The strategist added that the average GOP primary voter “more than likely wasn’t even aware this was an issue—and to be fair the left probably had no idea this was happening—until DeSantis came out with his statement.”
Yet unlike DeSantis’ spats with the likes of Disney, Democratic governors, or even a wildcard such as New York City Mayor Eric Adams, the Florida governor has potentially awoken a foe capable of holding petty grudges for longer and with greater fervor than few others can: NHL Commissioner Gary Bettman.
“It’s like anything in this new age of social media and instant reactions, but the big corporations and the NHL are going to try and step on as few toes as they can,” a former sports executive told The Daily Beast.
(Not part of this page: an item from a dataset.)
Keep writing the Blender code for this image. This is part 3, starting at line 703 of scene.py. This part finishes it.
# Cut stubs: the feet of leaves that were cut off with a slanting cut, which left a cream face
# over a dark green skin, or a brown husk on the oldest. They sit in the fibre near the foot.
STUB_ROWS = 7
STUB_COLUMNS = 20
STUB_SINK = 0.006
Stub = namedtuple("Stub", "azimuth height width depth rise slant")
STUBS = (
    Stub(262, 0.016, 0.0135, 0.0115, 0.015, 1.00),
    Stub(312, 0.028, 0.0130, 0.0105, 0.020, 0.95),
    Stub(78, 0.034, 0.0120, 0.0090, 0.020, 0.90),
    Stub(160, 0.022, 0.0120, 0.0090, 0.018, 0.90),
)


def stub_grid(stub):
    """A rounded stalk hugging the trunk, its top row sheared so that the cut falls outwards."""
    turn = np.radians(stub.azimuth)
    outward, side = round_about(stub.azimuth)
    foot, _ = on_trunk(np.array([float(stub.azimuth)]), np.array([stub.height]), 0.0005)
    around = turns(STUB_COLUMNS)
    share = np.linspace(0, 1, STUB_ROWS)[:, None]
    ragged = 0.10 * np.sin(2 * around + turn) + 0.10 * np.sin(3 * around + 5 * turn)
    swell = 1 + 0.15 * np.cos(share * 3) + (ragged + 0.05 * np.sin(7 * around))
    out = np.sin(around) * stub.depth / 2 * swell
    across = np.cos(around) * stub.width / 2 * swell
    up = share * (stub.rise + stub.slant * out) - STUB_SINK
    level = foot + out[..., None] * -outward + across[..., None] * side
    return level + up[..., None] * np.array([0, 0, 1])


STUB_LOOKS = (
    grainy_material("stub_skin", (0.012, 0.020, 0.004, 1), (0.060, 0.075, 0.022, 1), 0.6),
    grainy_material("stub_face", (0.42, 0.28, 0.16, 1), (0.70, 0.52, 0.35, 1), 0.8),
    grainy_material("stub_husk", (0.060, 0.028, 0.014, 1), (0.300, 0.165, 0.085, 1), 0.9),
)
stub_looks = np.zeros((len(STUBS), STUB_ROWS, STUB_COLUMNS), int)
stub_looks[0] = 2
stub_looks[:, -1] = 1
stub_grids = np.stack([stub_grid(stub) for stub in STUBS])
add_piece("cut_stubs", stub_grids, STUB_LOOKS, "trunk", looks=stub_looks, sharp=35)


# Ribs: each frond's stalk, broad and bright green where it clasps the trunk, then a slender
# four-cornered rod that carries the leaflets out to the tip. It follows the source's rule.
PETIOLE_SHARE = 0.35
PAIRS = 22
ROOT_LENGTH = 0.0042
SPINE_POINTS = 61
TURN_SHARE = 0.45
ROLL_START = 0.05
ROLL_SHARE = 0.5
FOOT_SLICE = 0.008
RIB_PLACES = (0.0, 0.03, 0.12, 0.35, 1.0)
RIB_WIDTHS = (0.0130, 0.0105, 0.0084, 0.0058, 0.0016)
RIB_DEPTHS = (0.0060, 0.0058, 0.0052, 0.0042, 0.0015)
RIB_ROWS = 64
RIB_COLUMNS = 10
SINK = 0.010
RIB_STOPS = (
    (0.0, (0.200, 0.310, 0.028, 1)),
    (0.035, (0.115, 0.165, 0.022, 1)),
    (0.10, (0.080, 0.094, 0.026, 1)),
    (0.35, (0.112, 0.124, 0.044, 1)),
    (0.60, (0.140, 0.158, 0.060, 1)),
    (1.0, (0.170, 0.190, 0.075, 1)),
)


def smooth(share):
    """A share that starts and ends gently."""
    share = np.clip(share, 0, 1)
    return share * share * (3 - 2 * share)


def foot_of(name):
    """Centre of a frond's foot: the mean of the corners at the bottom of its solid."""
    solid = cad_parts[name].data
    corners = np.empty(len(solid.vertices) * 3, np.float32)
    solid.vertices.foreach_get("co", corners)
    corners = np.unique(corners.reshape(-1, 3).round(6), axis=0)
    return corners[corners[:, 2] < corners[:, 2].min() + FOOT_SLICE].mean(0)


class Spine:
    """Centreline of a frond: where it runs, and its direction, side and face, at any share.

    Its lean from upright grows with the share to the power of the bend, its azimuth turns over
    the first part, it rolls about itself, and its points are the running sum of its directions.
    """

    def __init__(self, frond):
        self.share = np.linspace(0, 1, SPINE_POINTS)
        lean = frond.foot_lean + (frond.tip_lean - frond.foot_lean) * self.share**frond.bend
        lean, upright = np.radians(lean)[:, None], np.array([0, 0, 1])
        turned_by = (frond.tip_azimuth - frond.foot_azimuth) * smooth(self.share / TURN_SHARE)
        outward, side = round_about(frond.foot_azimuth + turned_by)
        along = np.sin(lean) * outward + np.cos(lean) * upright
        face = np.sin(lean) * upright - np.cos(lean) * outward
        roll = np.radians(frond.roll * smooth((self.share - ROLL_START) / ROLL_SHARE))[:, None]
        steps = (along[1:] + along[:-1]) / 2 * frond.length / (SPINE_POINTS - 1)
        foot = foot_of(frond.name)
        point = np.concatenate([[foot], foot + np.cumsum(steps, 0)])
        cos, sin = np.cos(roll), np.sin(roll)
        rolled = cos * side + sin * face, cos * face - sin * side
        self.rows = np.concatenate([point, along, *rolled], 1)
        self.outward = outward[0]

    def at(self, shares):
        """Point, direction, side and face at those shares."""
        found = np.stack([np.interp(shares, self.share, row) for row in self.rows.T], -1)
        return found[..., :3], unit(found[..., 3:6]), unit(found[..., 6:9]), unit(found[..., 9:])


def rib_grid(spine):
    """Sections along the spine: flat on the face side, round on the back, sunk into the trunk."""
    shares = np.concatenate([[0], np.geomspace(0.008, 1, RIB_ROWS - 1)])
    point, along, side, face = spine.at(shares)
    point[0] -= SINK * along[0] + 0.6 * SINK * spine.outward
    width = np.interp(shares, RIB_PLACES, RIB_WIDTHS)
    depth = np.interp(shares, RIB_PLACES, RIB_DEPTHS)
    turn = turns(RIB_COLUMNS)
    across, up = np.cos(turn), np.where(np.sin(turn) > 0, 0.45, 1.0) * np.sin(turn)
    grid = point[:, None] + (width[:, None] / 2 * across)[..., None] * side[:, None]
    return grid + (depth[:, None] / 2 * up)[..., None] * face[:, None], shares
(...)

According to a league insider, there’s no serious consideration at the moment for the NHL to pull the All-Star Game from Florida, like Major League Baseball did in 2021 with the Atlanta Braves after Georgia adopted restrictive new voting laws.
“For any standalone event, any negative PR is gonna kill you,” the former executive said, requesting anonymity to discuss a hot-button issue in the hockey world.
With a pair of NHL teams in Florida—the Panthers and the back-to-back Stanley Cup champion Tampa Bay Lightning—the upside for DeSantis is also unclear beyond a short-term boost with the base.
“This is the kinda thing that if you were on a school board, you’d think is stupid,” Stevens said. “Like, c’mon, just let ’em play. Who cares? There’s a tone-deafness. You get the sense watching DeSantis that he’s somebody trying to dance by looking at his feet and wondering what the steps are."
Representatives for DeSantis, the NHL, and the Florida Panthers did not return requests for comment. But the largely manufactured tiff could be the start of a larger standoff.
For Stevens, the bizarre choice of target and continuing obsession with culture wars underscores “how bad Ron DeSantis’ staff is,” recalling the moment in DeSantis’ 2022 debate with Charlie Crist where the governor was caught like a deer in the headlights when asked if he would commit to serving a full term as governor and not run in 2024.
“DeSantis would be a Trotskyite if he thought it might get him elected president,” Stevens said. “There was a time Republicans believed in smaller government and not interfering, and he’s running after successful businesses that bring money to Florida?”